Saturday, December 3, 2011

Oh so this is why its called a master's degree...

Because it owns me.

i've finally come up for air today.  i finally got 7 hours of sleep in a night, friends are coming to save me today, and release the chains of homework. true these are self inflicted chains, and wounds, but in my defense at the time furthering my education sounded like a great idea.

so outside of this horribleness, that is grad school, here is what's happening to me:

Carless in Denton - yes, my accident was Sept. 26, 2011 and as of December 3, 2011 i'm still without transportation.  there are many words, phrases, gestures, and a host of horrible thoughts that rolling around this newly expanded brain of mine.

Who does depression hurt - EVERYONE, especially me, yes people i've been depressed lately.  i considered myself an extremely independent person, so having to ask for rides to do things like go to the grocery store, has been overwhelming at times.  Not to mention this master's degree owns me (pun def intended). so to deal with this issue, i started seeing a counselor. hi my name is P and i see a counselor, and i'm black.
   
side bar:  why is there a stigma of seeking counseling when one feels depressed. when i'm sick i don't    say, well you know what they say about people who go the doctor.  hell you go to a doctor because you're sick.  a lawyer when you need legal council. so connect the dots people. *steps of soap box, puts its back in purse.

Physical pain - the accident rattled me up pretty bad, i was seeing a wonderful chiropractor, but bcs. of the car situation (see above 'carless') i had to move to Denton, yes move, there was no way for me to get to school/work, bcs. i was paying for my rental out of pocket. 5weeks of that is expensive. so i moved, which meant i had to find a new chiropractor. (they pick me up) Now i've been given medication, some machine that shocks my muscles, and pillow to help with my sleepless nights.

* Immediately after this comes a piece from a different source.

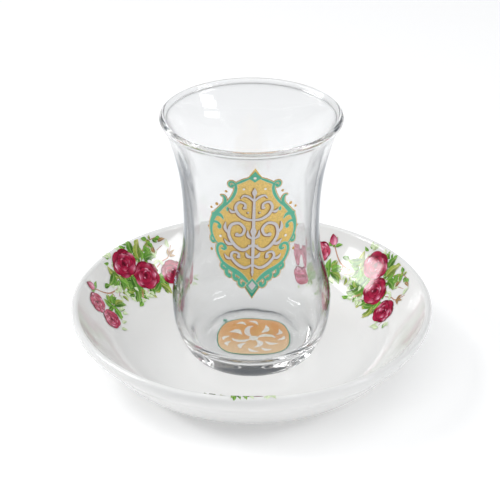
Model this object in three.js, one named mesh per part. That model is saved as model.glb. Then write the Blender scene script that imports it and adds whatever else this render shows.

with everything going on, you can imagine the water works, that i've been having.  Not to mention, i'm away from my friends and family.  i'm only an hour away, but that might as well be Japan, if i can't get to them. the only positive in all of this drama is that when i cry i'm crying out to God. (tear)  yes, this mess has drawn me closer, so i guess it needed to happen.  i find myself reciting scripture, listening to music that speaks to my spirit, and reminds me that He loves me, has my best interest at heart, and has already made provisions. (wipes tears now flowing down my face).

This semester has been challenging, but i will boast in my weakness. God you are yet faithful and you continue to keep my heart and mind, and for that i thank you.